Look through the listing for the word "from". Copy each line that has it.

+++

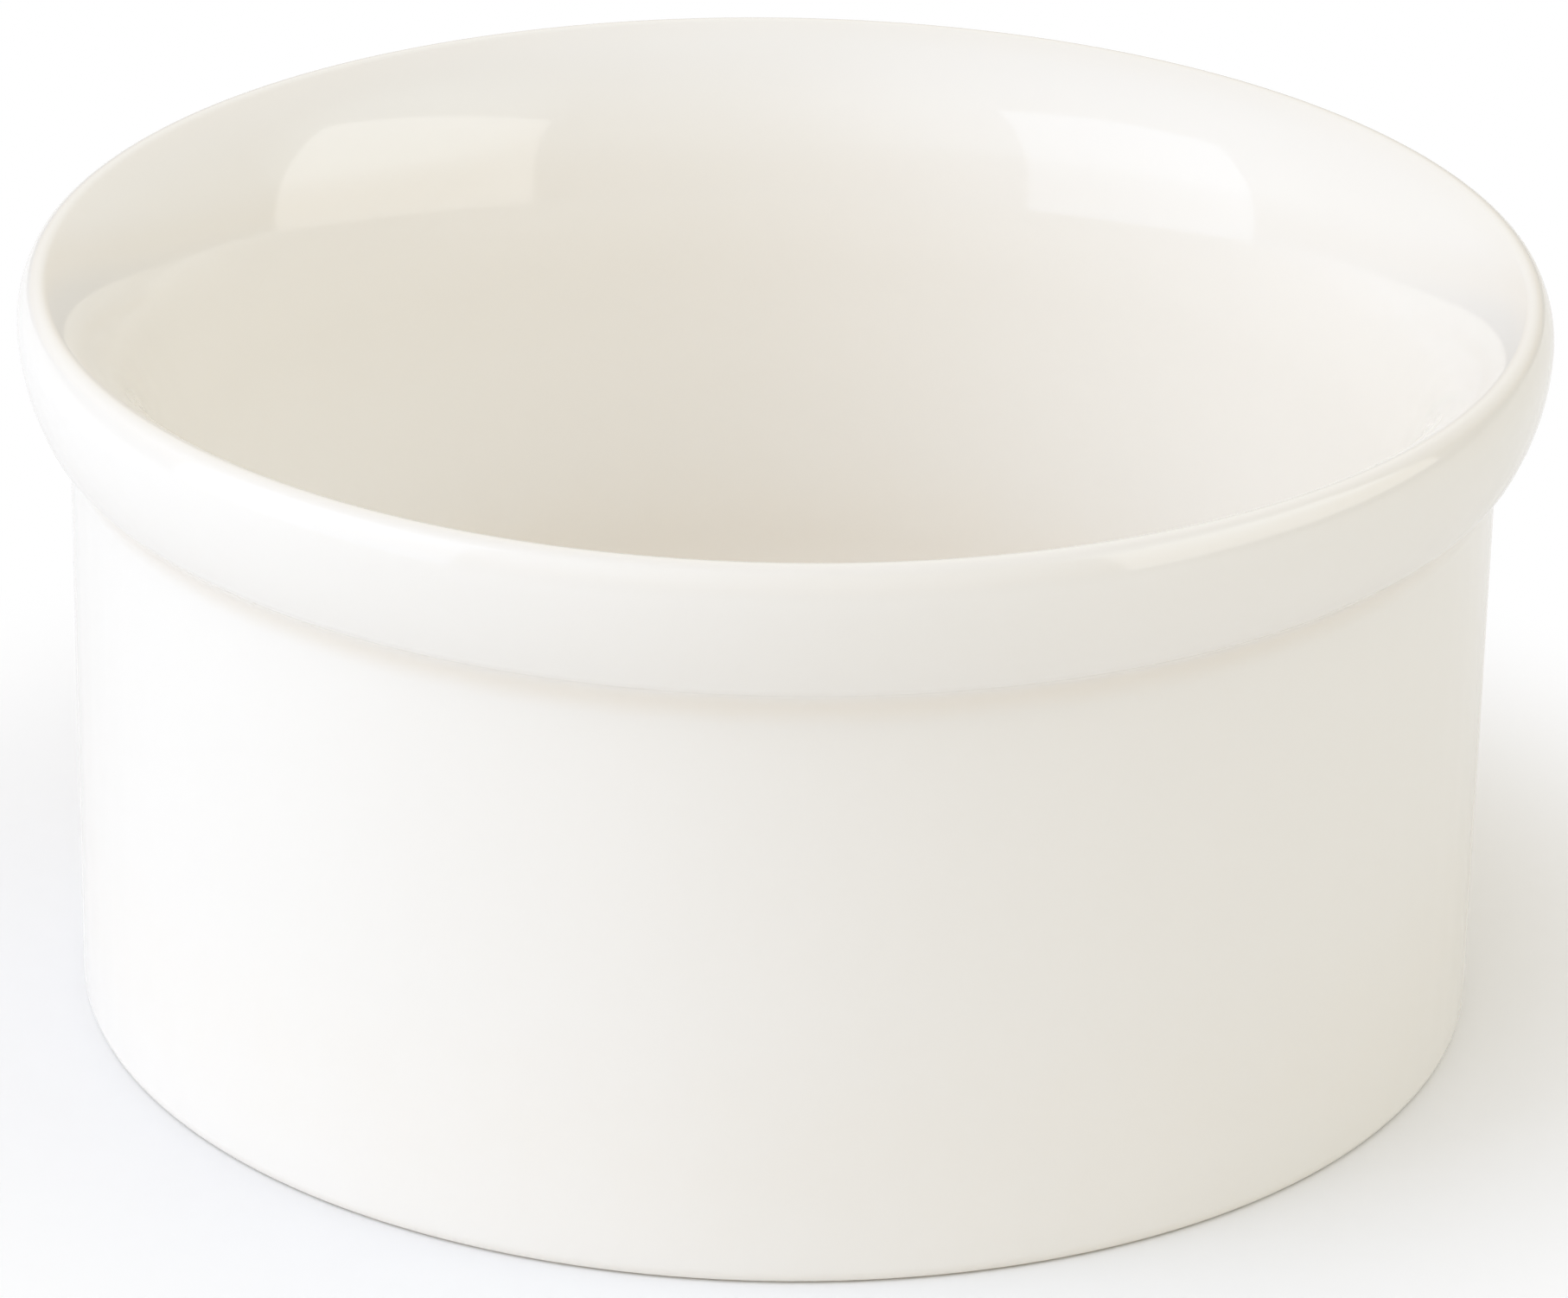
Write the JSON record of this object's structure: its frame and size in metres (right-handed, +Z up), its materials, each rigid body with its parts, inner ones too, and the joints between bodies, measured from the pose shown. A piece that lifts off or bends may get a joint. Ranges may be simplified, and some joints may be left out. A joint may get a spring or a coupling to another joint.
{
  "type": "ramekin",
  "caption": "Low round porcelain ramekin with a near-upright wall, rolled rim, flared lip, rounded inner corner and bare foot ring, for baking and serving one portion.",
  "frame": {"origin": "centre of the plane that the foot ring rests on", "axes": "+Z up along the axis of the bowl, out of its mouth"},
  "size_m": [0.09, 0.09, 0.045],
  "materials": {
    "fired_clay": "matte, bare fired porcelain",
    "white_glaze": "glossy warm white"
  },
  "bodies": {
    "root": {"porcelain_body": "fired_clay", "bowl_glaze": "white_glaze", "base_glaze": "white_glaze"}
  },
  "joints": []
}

+++

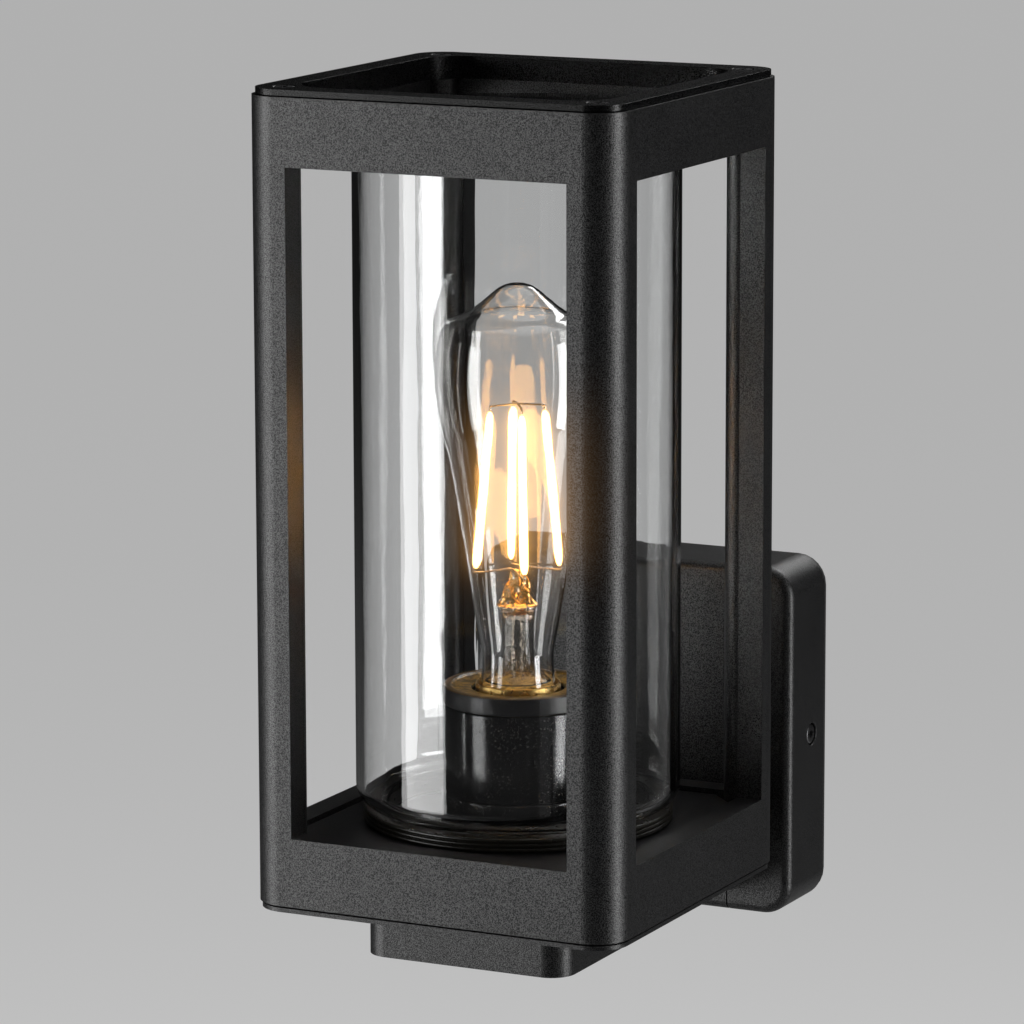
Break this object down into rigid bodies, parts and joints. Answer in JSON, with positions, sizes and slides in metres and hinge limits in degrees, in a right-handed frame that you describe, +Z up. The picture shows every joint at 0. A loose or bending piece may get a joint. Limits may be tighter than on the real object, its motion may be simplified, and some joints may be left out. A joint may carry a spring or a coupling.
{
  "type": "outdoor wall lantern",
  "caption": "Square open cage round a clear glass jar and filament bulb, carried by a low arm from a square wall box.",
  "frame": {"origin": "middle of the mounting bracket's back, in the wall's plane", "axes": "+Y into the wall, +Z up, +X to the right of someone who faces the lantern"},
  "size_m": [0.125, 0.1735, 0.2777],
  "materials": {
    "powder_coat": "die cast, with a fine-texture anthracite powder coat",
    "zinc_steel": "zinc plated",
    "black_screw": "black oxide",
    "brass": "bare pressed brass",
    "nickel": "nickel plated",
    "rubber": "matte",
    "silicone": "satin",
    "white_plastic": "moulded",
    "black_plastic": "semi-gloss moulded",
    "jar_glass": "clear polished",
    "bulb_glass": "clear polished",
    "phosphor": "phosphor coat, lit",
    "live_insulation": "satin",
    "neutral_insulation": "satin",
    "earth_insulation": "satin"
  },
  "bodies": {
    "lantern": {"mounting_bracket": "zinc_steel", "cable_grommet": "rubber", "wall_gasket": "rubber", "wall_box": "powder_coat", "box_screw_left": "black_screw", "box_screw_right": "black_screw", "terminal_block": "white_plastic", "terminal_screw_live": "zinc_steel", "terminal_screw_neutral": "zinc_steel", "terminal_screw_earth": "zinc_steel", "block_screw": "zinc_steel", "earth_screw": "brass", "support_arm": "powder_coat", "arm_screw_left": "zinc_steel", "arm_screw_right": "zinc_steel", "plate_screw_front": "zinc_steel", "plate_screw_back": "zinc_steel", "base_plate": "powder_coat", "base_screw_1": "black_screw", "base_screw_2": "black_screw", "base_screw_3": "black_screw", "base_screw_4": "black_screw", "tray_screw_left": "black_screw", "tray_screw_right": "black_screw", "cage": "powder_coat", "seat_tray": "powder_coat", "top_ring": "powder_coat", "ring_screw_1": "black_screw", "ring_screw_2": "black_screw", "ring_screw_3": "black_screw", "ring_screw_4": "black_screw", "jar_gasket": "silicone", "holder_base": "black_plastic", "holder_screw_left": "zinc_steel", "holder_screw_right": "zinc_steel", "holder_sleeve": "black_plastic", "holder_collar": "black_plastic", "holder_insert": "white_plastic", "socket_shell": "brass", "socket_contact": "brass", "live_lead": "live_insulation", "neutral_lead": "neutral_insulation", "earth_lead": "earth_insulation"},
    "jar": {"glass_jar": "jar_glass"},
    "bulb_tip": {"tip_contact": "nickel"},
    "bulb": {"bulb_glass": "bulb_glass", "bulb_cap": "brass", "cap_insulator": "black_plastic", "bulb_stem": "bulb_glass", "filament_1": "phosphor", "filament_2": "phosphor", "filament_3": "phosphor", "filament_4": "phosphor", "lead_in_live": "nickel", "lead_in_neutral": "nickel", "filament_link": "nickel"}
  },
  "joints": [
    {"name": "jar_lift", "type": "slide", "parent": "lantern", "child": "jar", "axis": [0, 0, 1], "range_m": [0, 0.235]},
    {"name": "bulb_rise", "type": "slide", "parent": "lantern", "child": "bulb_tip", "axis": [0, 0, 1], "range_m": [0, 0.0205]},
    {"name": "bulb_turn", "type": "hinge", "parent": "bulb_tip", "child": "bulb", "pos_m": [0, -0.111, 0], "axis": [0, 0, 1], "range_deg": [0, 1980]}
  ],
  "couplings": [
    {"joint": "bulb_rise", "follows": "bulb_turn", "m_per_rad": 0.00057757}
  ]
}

+++

:: RESPONSE TO THIS TASK ::
Write the JSON record of this object's structure: its frame and size in metres (right-handed, +Z up), its materials, each rigid body with its parts, inner ones too, and the joints between bodies, measured from the pose shown. A piece that lifts off or bends may get a joint. Ranges may be simplified, and some joints may be left out. A joint may get a spring or a coupling to another joint.
  "caption": "Square open cage round a clear glass jar and filament bulb, carried by a low arm from a square wall box.",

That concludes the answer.